Objective
Extract every entry word for word.

### Data in this exercise ###

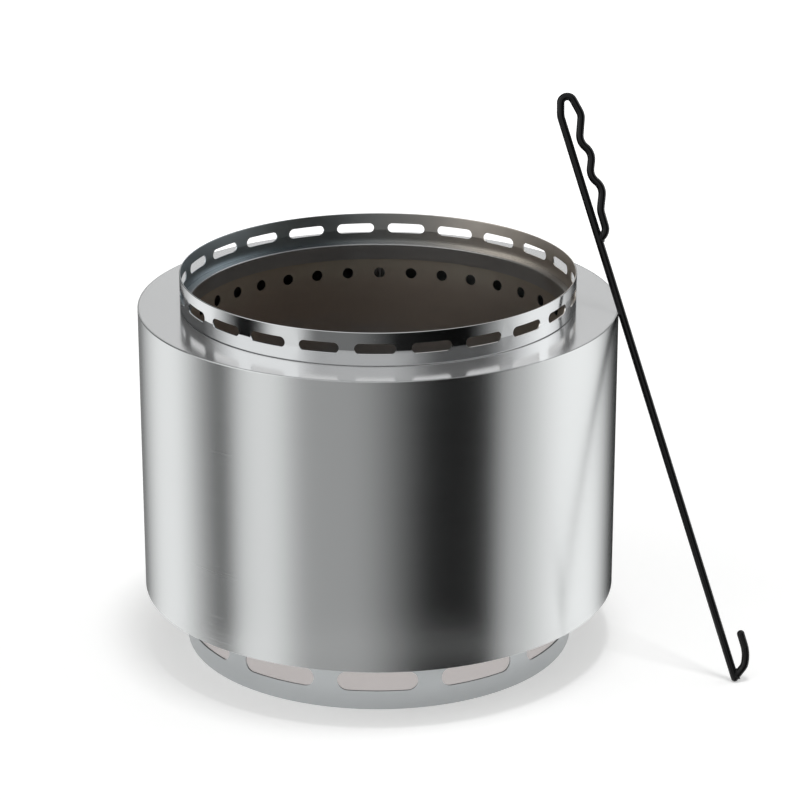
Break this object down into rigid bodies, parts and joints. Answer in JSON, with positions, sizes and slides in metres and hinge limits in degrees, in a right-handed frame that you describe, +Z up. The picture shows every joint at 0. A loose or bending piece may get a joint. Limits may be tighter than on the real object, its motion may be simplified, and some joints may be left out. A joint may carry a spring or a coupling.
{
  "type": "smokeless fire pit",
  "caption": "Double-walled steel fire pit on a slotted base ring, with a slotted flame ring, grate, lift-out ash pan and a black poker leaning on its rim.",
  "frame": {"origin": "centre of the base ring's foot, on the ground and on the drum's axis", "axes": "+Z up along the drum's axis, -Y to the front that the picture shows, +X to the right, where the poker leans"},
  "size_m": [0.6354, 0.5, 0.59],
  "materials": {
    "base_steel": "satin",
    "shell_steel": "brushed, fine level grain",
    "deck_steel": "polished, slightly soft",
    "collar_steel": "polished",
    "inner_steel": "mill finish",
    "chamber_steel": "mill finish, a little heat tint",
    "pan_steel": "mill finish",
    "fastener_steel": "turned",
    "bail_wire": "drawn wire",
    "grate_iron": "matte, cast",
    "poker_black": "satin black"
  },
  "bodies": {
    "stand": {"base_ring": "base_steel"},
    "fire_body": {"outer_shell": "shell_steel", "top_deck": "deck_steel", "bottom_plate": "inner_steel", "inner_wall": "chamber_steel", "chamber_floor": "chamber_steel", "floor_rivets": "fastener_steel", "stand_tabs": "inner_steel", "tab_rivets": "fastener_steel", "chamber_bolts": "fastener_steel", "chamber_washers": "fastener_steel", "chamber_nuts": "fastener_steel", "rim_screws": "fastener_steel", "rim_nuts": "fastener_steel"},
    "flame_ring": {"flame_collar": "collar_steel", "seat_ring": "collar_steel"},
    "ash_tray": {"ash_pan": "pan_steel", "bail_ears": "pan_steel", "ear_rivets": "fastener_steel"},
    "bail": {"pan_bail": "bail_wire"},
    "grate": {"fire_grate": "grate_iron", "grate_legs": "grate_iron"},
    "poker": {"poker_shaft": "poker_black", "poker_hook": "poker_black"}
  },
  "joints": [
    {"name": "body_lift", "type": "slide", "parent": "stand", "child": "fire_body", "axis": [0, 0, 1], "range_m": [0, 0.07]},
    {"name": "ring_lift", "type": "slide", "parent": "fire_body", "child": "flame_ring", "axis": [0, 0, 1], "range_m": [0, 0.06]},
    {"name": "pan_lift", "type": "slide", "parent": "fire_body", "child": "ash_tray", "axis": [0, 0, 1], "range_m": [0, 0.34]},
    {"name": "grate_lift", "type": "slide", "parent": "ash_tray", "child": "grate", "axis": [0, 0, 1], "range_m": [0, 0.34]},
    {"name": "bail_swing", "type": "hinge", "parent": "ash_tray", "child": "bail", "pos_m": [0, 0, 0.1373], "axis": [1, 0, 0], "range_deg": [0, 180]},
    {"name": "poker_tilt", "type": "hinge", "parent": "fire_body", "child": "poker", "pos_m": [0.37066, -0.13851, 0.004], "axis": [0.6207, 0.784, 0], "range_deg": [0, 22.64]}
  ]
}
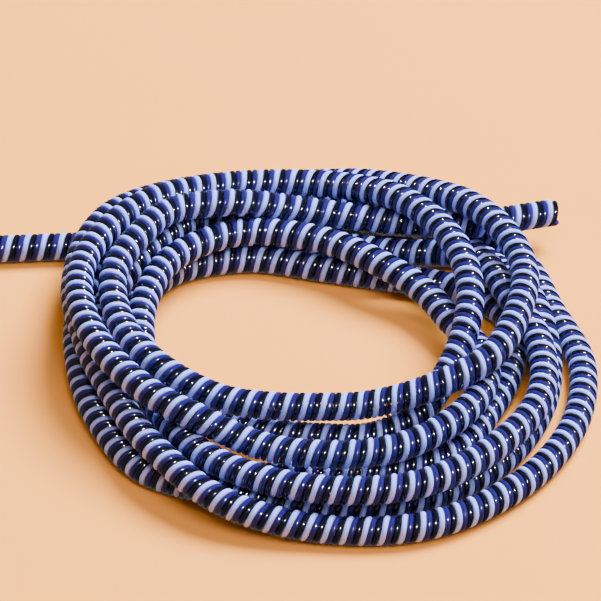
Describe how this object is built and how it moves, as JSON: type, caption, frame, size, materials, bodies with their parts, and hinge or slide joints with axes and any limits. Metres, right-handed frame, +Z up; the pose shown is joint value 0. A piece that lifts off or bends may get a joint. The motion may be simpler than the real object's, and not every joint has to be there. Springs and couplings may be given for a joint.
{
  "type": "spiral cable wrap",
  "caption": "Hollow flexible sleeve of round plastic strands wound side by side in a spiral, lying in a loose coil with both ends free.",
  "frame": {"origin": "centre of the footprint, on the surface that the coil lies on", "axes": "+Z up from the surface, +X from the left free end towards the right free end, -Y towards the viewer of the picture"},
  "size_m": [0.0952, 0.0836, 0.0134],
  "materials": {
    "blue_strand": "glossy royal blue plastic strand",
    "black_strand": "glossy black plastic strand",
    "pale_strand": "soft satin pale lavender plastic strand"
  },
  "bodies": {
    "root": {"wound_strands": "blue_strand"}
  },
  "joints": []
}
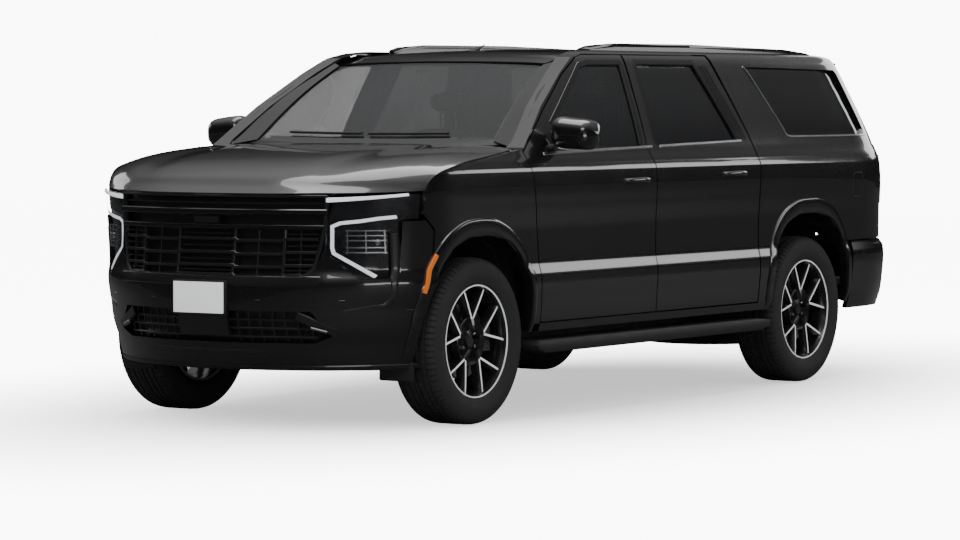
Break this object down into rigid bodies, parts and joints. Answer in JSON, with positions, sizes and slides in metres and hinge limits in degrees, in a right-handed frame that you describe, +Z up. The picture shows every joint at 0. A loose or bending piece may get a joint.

###

Solved exercise
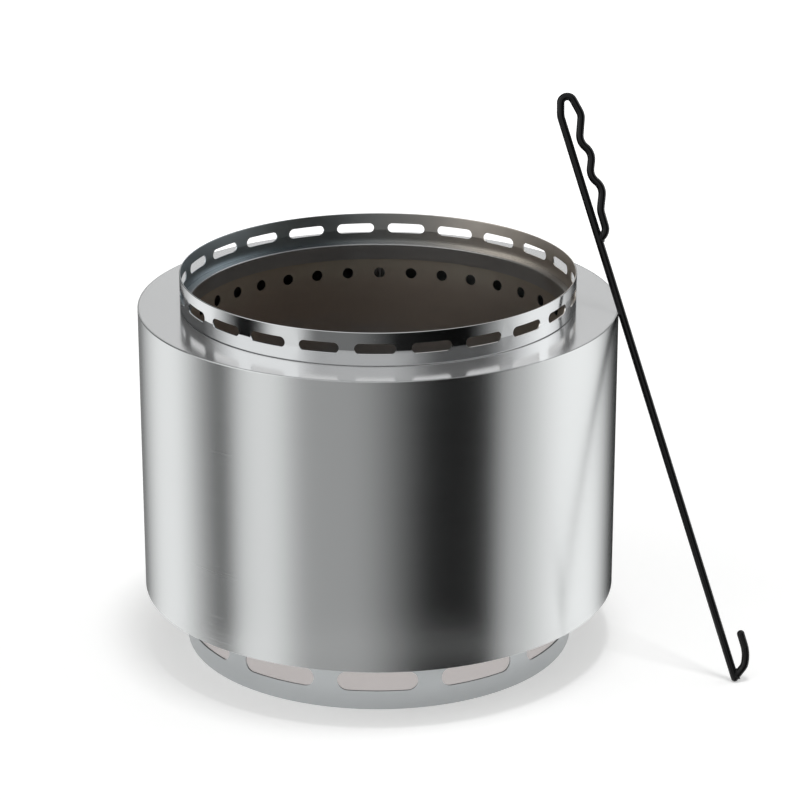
Break this object down into rigid bodies, parts and joints. Answer in JSON, with positions, sizes and slides in metres and hinge limits in degrees, in a right-handed frame that you describe, +Z up. The picture shows every joint at 0. A loose or bending piece may get a joint. Limits may be tighter than on the real object, its motion may be simplified, and some joints may be left out. A joint may carry a spring or a coupling.
{
  "type": "smokeless fire pit",
  "caption": "Double-walled steel fire pit on a slotted base ring, with a slotted flame ring, grate, lift-out ash pan and a black poker leaning on its rim.",
  "frame": {"origin": "centre of the base ring's foot, on the ground and on the drum's axis", "axes": "+Z up along the drum's axis, -Y to the front that the picture shows, +X to the right, where the poker leans"},
  "size_m": [0.6354, 0.5, 0.59],
  "materials": {
    "base_steel": "satin",
    "shell_steel": "brushed, fine level grain",
    "deck_steel": "polished, slightly soft",
    "collar_steel": "polished",
    "inner_steel": "mill finish",
    "chamber_steel": "mill finish, a little heat tint",
    "pan_steel": "mill finish",
    "fastener_steel": "turned",
    "bail_wire": "drawn wire",
    "grate_iron": "matte, cast",
    "poker_black": "satin black"
  },
  "bodies": {
    "stand": {"base_ring": "base_steel"},
    "fire_body": {"outer_shell": "shell_steel", "top_deck": "deck_steel", "bottom_plate": "inner_steel", "inner_wall": "chamber_steel", "chamber_floor": "chamber_steel", "floor_rivets": "fastener_steel", "stand_tabs": "inner_steel", "tab_rivets": "fastener_steel", "chamber_bolts": "fastener_steel", "chamber_washers": "fastener_steel", "chamber_nuts": "fastener_steel", "rim_screws": "fastener_steel", "rim_nuts": "fastener_steel"},
    "flame_ring": {"flame_collar": "collar_steel", "seat_ring": "collar_steel"},
    "ash_tray": {"ash_pan": "pan_steel", "bail_ears": "pan_steel", "ear_rivets": "fastener_steel"},
    "bail": {"pan_bail": "bail_wire"},
    "grate": {"fire_grate": "grate_iron", "grate_legs": "grate_iron"},
    "poker": {"poker_shaft": "poker_black", "poker_hook": "poker_black"}
  },
  "joints": [
    {"name": "body_lift", "type": "slide", "parent": "stand", "child": "fire_body", "axis": [0, 0, 1], "range_m": [0, 0.07]},
    {"name": "ring_lift", "type": "slide", "parent": "fire_body", "child": "flame_ring", "axis": [0, 0, 1], "range_m": [0, 0.06]},
    {"name": "pan_lift", "type": "slide", "parent": "fire_body", "child": "ash_tray", "axis": [0, 0, 1], "range_m": [0, 0.34]},
    {"name": "grate_lift", "type": "slide", "parent": "ash_tray", "child": "grate", "axis": [0, 0, 1], "range_m": [0, 0.34]},
    {"name": "bail_swing", "type": "hinge", "parent": "ash_tray", "child": "bail", "pos_m": [0, 0, 0.1373], "axis": [1, 0, 0], "range_deg": [0, 180]},
    {"name": "poker_tilt", "type": "hinge", "parent": "fire_body", "child": "poker", "pos_m": [0.37066, -0.13851, 0.004], "axis": [0.6207, 0.784, 0], "range_deg": [0, 22.64]}
  ]
}
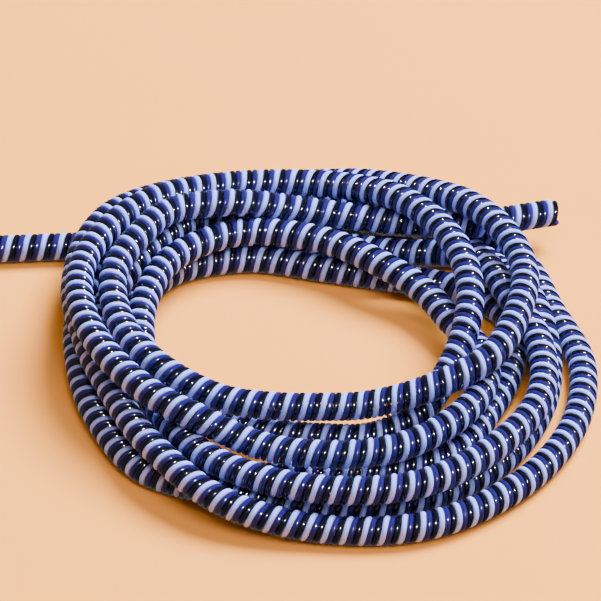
Describe how this object is built and how it moves, as JSON: type, caption, frame, size, materials, bodies with their parts, and hinge or slide joints with axes and any limits. Metres, right-handed frame, +Z up; the pose shown is joint value 0. A piece that lifts off or bends may get a joint. The motion may be simpler than the real object's, and not every joint has to be there. Springs and couplings may be given for a joint.
{
  "type": "spiral cable wrap",
  "caption": "Hollow flexible sleeve of round plastic strands wound side by side in a spiral, lying in a loose coil with both ends free.",
  "frame": {"origin": "centre of the footprint, on the surface that the coil lies on", "axes": "+Z up from the surface, +X from the left free end towards the right free end, -Y towards the viewer of the picture"},
  "size_m": [0.0952, 0.0836, 0.0134],
  "materials": {
    "blue_strand": "glossy royal blue plastic strand",
    "black_strand": "glossy black plastic strand",
    "pale_strand": "soft satin pale lavender plastic strand"
  },
  "bodies": {
    "root": {"wound_strands": "blue_strand"}
  },
  "joints": []
}
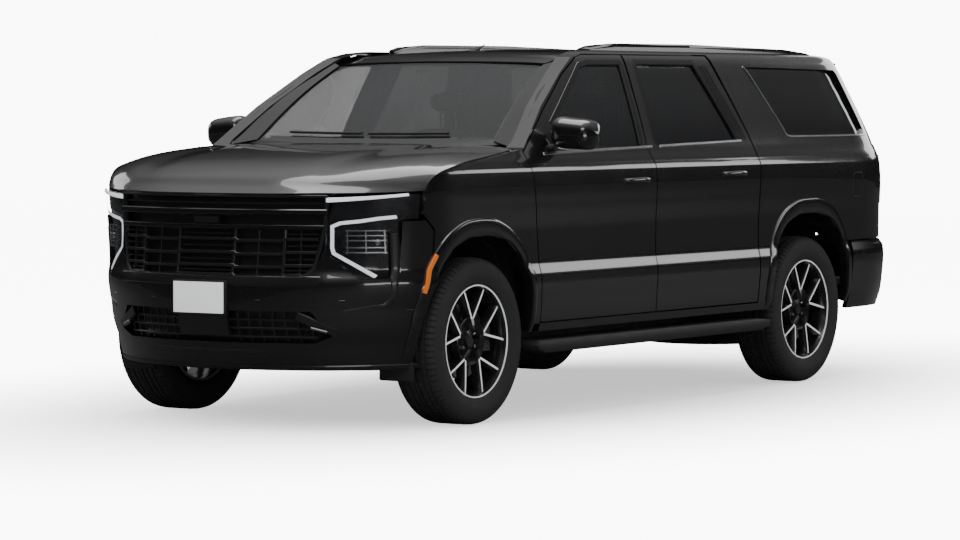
Break this object down into rigid bodies, parts and joints. Answer in JSON, with positions, sizes and slides in metres and hinge limits in degrees, in a right-handed frame that you describe, +Z up. The picture shows every joint at 0. A loose or bending piece may get a joint.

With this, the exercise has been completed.